Olyphant’s real life daughter Vivian Olyphant plays his on screen daughter Willa Givens.

“A lot of the themes of Justified were about fathers and sons, mothers and daughters, the generational curse that gets handed down with violent tendencies, or tendencies towards anger,” Dinner added. “Those things only really start to emerge when your kid ends up in their teen years, and that is when you really start to realize what’s been passed on. I think that was interesting to us, the notion of how much of this is being passed on to Willa.”

Olyphant touched on how it was working with his daughter, “This opportunity came up to audition and she didn’t have any plans for the summer — she was looking for a summer job, so this seemed like it was one of the better options for her,” Olyphant said, “She won the lottery on that one. But as soon as she got the job, I was concerned we’d all made a terrible mistake. I’d raised her and I thought this hopefully will be easier than that — the time commitment was shorter, so that I thought was an upside. But quite honestly, it was wonderful, better than I could have expected. I loved working with her.”

Vivian was too young to have watched the original series and still hasn’t. “My dad never really wanted us to watch the stuff that he was in,” she told Entertainment Weekly. “I did go to set — I remember the last day when they were ending the series and there was a sundae ice cream situation going on. I remember the ice cream!”

When she heard about the revival from her father and that they were looking to cast someone to play his daughter, she was very excited to get the chance to audition. “I was in my freshman year of college, my parents came in to visit me, and we worked on the audition together which was really fun. We ran the lines so many times that I was sleeping in my dorm and my roommate told me that I was sleep-talking my lines.”

Olyphant expressed how proud he is of his daughter. “I mean, people roll their eyes when you hear that, but I saw her work really hard, and I was impressed,” he said. “I don’t think anyone was a fan of the idea when it first came up. I think everybody thought, ‘Oh, Jesus.’ But she made quite an impression.”

Willa Givens isn’t the only new character to come into the Justified universe. Boyd Holbrook joined the Justified world as Clement Mansell, City Primeval’s villain. “Well, we went and got another Boyd, so that helped us,” Timothy says. “I love that dude. It’s definitely a different vibe.”

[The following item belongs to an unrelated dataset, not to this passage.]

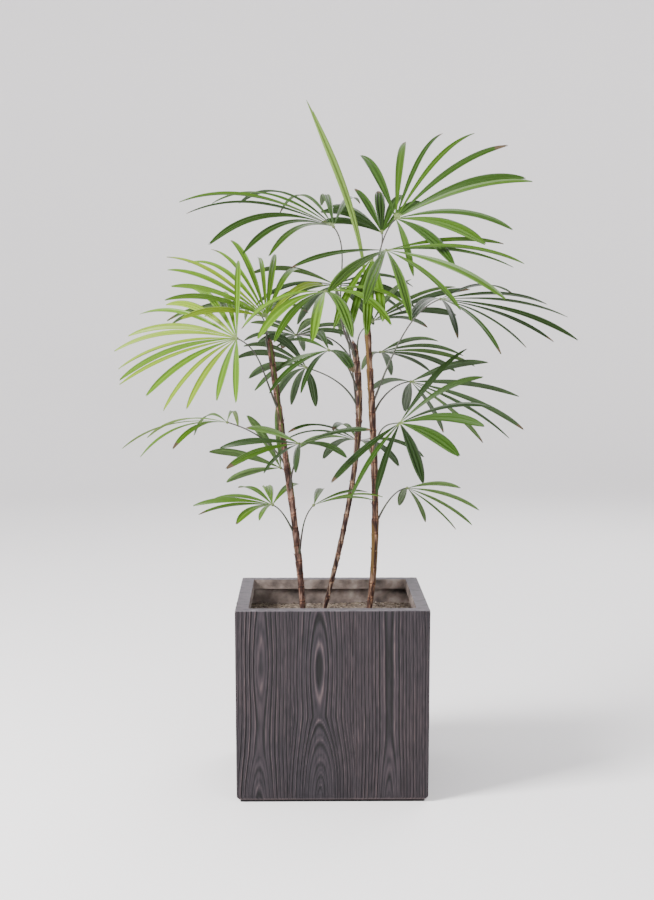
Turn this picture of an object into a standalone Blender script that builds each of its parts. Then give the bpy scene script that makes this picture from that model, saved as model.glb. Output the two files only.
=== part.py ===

Holbrook actually comes from “the hollers of Kentucky” himself, much like Raylan and Boyd, the villain from the original Justified who was played by Walton Goggins. “I was very reluctant to ever see [Justified] because I didn’t know if it’s just another Beverly Hillbillies sort of thing, but my mom was such a huge fan so I ended up watching the show and I loved it, man,” he said. “It is totally not what I expected. Tim does a great job keeping everything real and legit. The show’s calling card is ‘f**ked up and funny,’ and Kentucky is littered with wild characters. The fact that it wasn’t poking fun or making fun of something, but it was actually just showing culture authentically, and from that there’s truth in comedy — I just think the authenticity of it all won me over.”

Holbrook explained the difference between the shows’ villains, “Boyd Crowder kind of supported Raylan, really; they needed each other,” Holbrook said. “But these guys, Raylan and Clement, they’re trying to get away from each other. Clement is kind of a walking calamity, way in over his head. He’s a thief, but not really a great thief. This guy sucks the life out of every moment as if it’s going to be his last. He’s really unstoppable in his own way. He also thinks he’s such hot s**t. His ego is just out of control. He’s a sociopath. There are no F’s given with him.”

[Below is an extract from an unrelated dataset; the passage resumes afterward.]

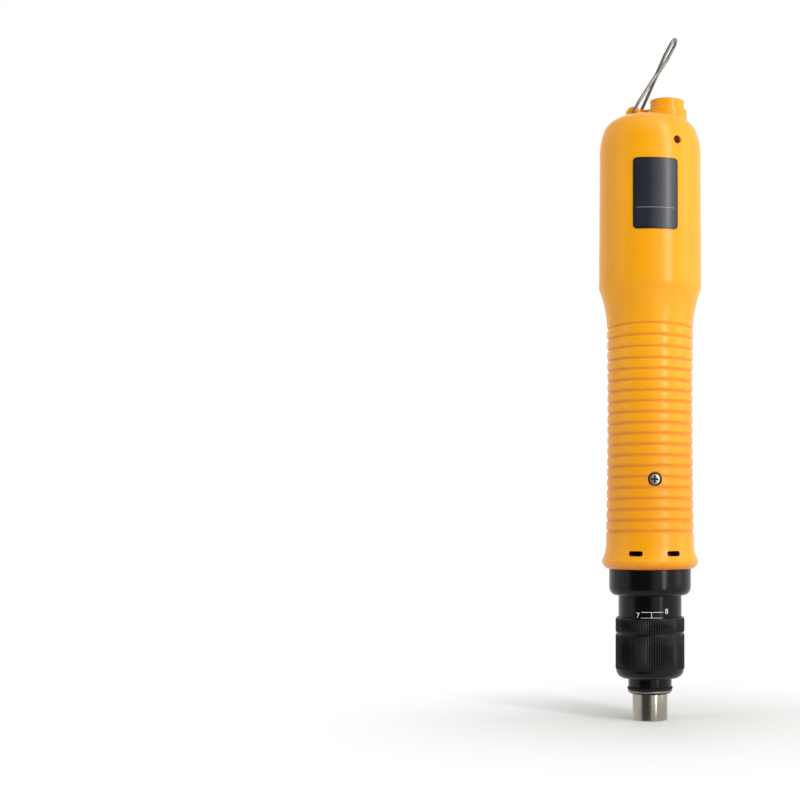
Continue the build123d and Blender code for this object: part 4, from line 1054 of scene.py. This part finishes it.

“This character is one of the best bad guys Elmore ever created,” Dinner elaborated. “He’s just a really dangerous, cool, bad motherf**ker. Now, Boyd was those things too, but Boyd and Raylan were cut from the same cloth. Clement, he’s really unpredictable.”

The showrunners believe that it’s really important to raise the stakes with the new villain. “If you’re bringing Raylan back, you put him up against a really, really bad guy who doesn’t have any problem killing people, because Raylan could die,” Andron explained. “This is a limited [series] and Raylan could very well not make it out of this. Every season we ended the show with ‘You’ll Never Leave Harlan Alive,’ but then he does. Right up until the end of the show, you know Raylan’s not going to die, and obviously he did not at the end. But I think, at this point, all bets are off.”

Dinner elaborated, “When American crime fiction is working on all cylinders, you have a feeling that cosmic forces are maneuvering people together and that one, if not all, of them will not be standing at the end. Raylan’s made it this far, but will he survive this? He very well might not.”

Olyphant serves as Executive Producer with Carl Beverly, VJ Boyd, Taylor Elmore, Peter Leonard, Chris Provenzano, Sarah Timberman, and Graham Yost. Producers include Cami Patton, Jim Sodini, Dave Andron, Eisa Davis, and Michael Dinner, who also directs with Jon Avnet.

Justified: City Primeval was filmed on location in Chicago and on the stages of Chicago Studio City. The eight episode FX limited-series spinoff arrives this July.